Exercise directions:
Copy out all lines of the records in which the word "that" appears.

(Dataset entries)
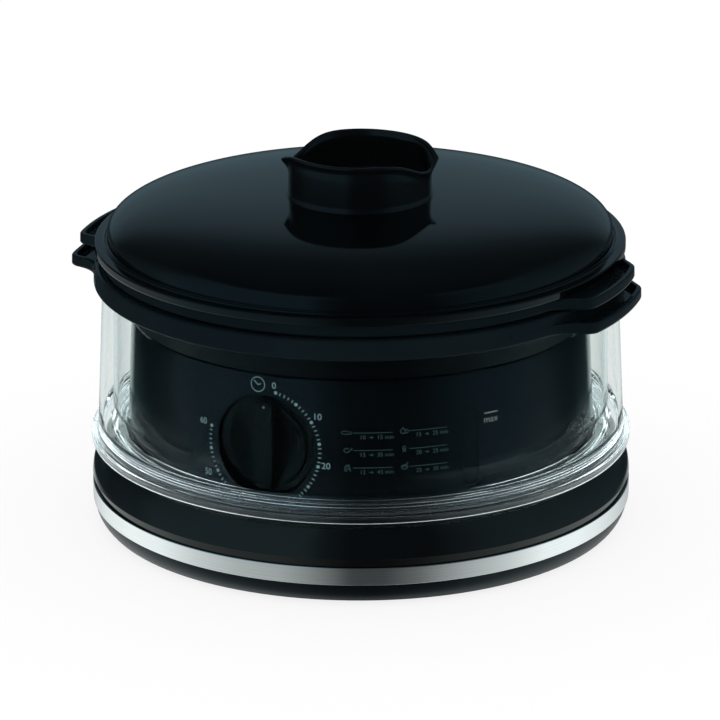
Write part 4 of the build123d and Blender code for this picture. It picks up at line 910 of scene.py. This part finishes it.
def studio_floor():
    """A pale floor that takes soft shadows. Mirror-like reflections pass through it to the studio."""
    made, nodes, shader = material("studio_floor")
    made.cycles.emission_sampling = "NONE"
    grain = nodes.noise(40.0)
    pale_grey = nodes.mix(grain, rgba((0.93, 0.93, 0.93)), rgba((0.96, 0.96, 0.96)))
    nodes.link(pale_grey, shader.inputs["Base Color"])
    shader.inputs["Roughness"].default_value = 0.9
    shader.inputs["Specular IOR Level"].default_value = 0.0
    glow = nodes.add("ShaderNodeEmission")
    glow.inputs["Strength"].default_value = 1.03
    pale = nodes.add("ShaderNodeMixShader")
    pale.inputs[0].default_value = 0.80
    nodes.link(shader.outputs[0], pale.inputs[1])
    nodes.link(glow.outputs[0], pale.inputs[2])
    clear = nodes.add("ShaderNodeBsdfTransparent")
    path = nodes.add("ShaderNodeLightPath")
    final = nodes.add("ShaderNodeMixShader")
    nodes.link(nodes.maths("GREATER_THAN", path.outputs["Glossy Depth"], 0.5), final.inputs[0])
    nodes.link(pale.outputs[0], final.inputs[1])
    nodes.link(clear.outputs[0], final.inputs[2])
    nodes.link(final.outputs[0], made.node_tree.nodes["Material Output"].inputs["Surface"])
    mesh = bpy.data.meshes.new("floor")
    half = 12.0
    corners = [(-half, -half, 0), (half, -half, 0), (half, half, 0), (-half, half, 0)]
    mesh.from_pydata(corners, [], [(0, 1, 2, 3)])
    mesh.materials.append(made)
    floor = bpy.data.objects.new("floor", mesh)
    bpy.context.scene.collection.objects.link(floor)


def studio_camera():
    camera = bpy.data.cameras.new("camera")
    camera.sensor_width = 36
    camera.lens = CAMERA_LENS
    holder = bpy.data.objects.new("camera", camera)
    bpy.context.scene.collection.objects.link(holder)
    aside = Vector((math.cos(CAMERA_AZ), math.sin(CAMERA_AZ), 0)) * CAMERA_SIDE
    look = (CAMERA_TARGET - CAMERA_AT).normalized().to_track_quat("-Z", "Y").to_matrix().to_4x4()
    roll = Matrix.Rotation(CAMERA_ROLL, 4, "Z")
    holder.matrix_world = Matrix.Translation(CAMERA_AT + aside) @ look @ roll
    bpy.context.scene.camera = holder


studio_camera()
studio_world()
studio_floor()
bpy.context.scene.view_settings.view_transform = "Standard"
bpy.context.scene.cycles.max_bounces = 32            # enough for the nested clear bowls
bpy.context.scene.cycles.transmission_bounces = 32
bpy.context.scene.cycles.glossy_bounces = 12
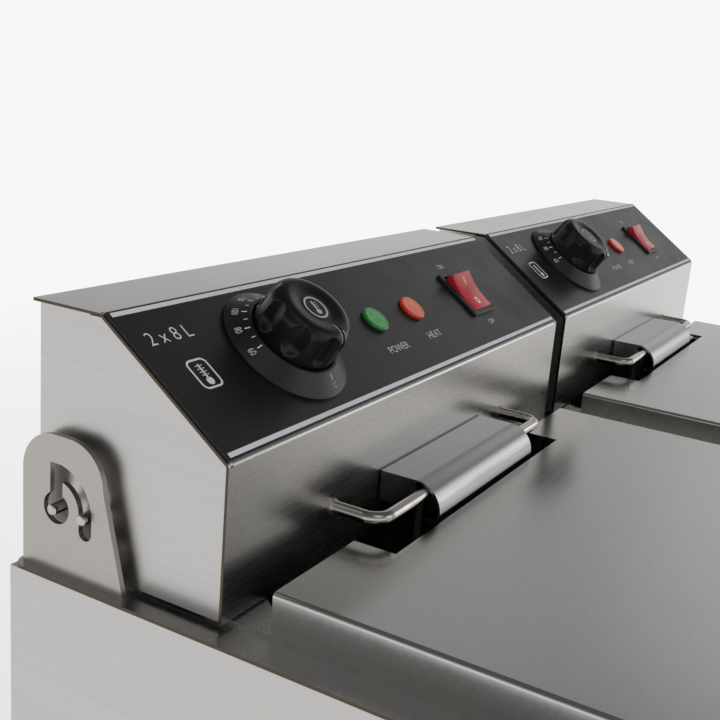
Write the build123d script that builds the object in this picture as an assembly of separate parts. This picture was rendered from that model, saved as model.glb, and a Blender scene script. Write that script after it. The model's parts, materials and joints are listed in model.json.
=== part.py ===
from build123d import *
import math
import os

# A double-tank countertop deep fryer.  Millimetres, +Z up, -Y is the front where the cook stands.
# The origin is the centre of the cabinet's footprint, on the surface that its feet stand on.
# Each half of the fryer is a "unit": a tank with its basket and lid, and the tilting control head
# behind it.  Unit pieces are drawn with X measured from the left end of their own control head.

# ---------------------------------------------------------------- driving dimensions
# cabinet
CABINET_WIDTH = 590.0
CABINET_DEPTH = 410.0
DECK_HEIGHT = 200.0            # top of the deck above the table
CABINET_SHEET = 1.2
CABINET_CORNER = 6.0
FOOT_RADIUS = 17.0
FOOT_HEIGHT = 18.0
FOOT_INSET = 34.0
VENT_COUNT = 9
VENT_LENGTH = 46.0
VENT_WIDTH = 5.0
VENT_PITCH = 13.0

# control head, outside of its bent cover
HEAD_WIDTH = 280.0
HEAD_GAP = 15.0                # between the two heads
HEAD_REAR_MARGIN = 3.0         # from the head's rear to the cabinet's rear
SLOPE_LENGTH = 64.4            # sloping panel, from its front fold to its top fold
SLOPE_ANGLE = 35.46
TOP_DEPTH = 29.5               # flat top behind the slope
FOLD_ABOVE_DECK = 55.0         # front fold of the slope
HEAD_SHEET = 1.0
BEND_RADIUS = 1.6
SIDE_INSET = 1.5               # side panels sit this far inside the cover's ends
SEAM = 0.8                     # gap between a side panel's edge and the cover
SIDE_UNDERCUT = 13.6           # rear part of the side panels ends this far above the deck
BASE_INSET = 4.5               # head base pan, in from the head's ends
BASE_DEPTH = 46.0
RELIEF_RADIUS = 0.9            # bend relief holes at the ends of the folds

# pivot pins and the slotted brackets that carry them
PIN_RADIUS = 2.0
PIN_REACH = 6.4                # beyond the head's end
PIN_FROM_REAR = 15.0           # rear pin, ahead of the head's rear
PIN_SPACING = 13.0
PIN_BELOW_FOLD = 31.2
BRACKET_SHEET = 2.0
BRACKET_GAP = 2.0              # between the head's end and the bracket plate
BRACKET_TOP_BELOW_FOLD = 5.6
BRACKET_CORNER = 14.5
BRACKET_FRONT_REACH = 20.7     # ahead of the rear pin, at the foot of the top corner
BRACKET_FOOT_REACH = 30.0      # ahead of the rear pin, at the deck
BRACKET_REAR_REACH = 15.5
BRACKET_FLANGE = 14.0
SLOT_CLEARANCE = 0.8           # around a pin
SLOT_DROP = 5.4                # front leg of the slot runs this far below the pins
KEYHOLE_RADIUS = 5.7
SCREW_RADIUS = 2.0
SCREW_HEAD_RADIUS = 3.8
SCREW_HEAD_HEIGHT = 2.0

# panel fittings, placed by X from the head's left end and S up the slope from the front fold
FASCIA_SHEET = 0.8
FASCIA_MARGIN = 0.7
DIAL_X = 65.9
DIAL_S = 33.2
SKIRT_RADIUS = 25.7
SKIRT_HEIGHT = 6.2
SKIRT_LIP = 1.2
KNOB_RADIUS = 16.9
KNOB_TOP_RADIUS = 16.3
KNOB_HEIGHT = 21.2             # above the fascia
KNOB_SHOULDER = 4.0
KNOB_DISH_DEPTH = 1.0
KNOB_DISH_RADIUS = 50.0        # of the sphere that hollows the top
KNOB_CLEARANCE = 0.5           # to the skirt's bore
KNOB_FLUTES = 8
FLUTE_RADIUS = 5.4
FLUTE_DEPTH = 1.6
POINTER_ANGLE = -86.0          # where the pointer stands at rest, from +X towards up the slope
FLUTE_FROM_POINTER = 22.5      # turn from the pointer to the nearest flute
SPINDLE_RADIUS = 3.0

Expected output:
    """A pale floor that takes soft shadows. Mirror-like reflections pass through it to the studio."""
Write the build123d script that builds the object in this picture as an assembly of separate parts. This picture was rendered from that model, saved as model.glb, and a Blender scene script. Write that script after it. The model's parts, materials and joints are listed in model.json.
# The origin is the centre of the cabinet's footprint, on the surface that its feet stand on.
# pivot pins and the slotted brackets that carry them
KNOB_DISH_RADIUS = 50.0        # of the sphere that hollows the top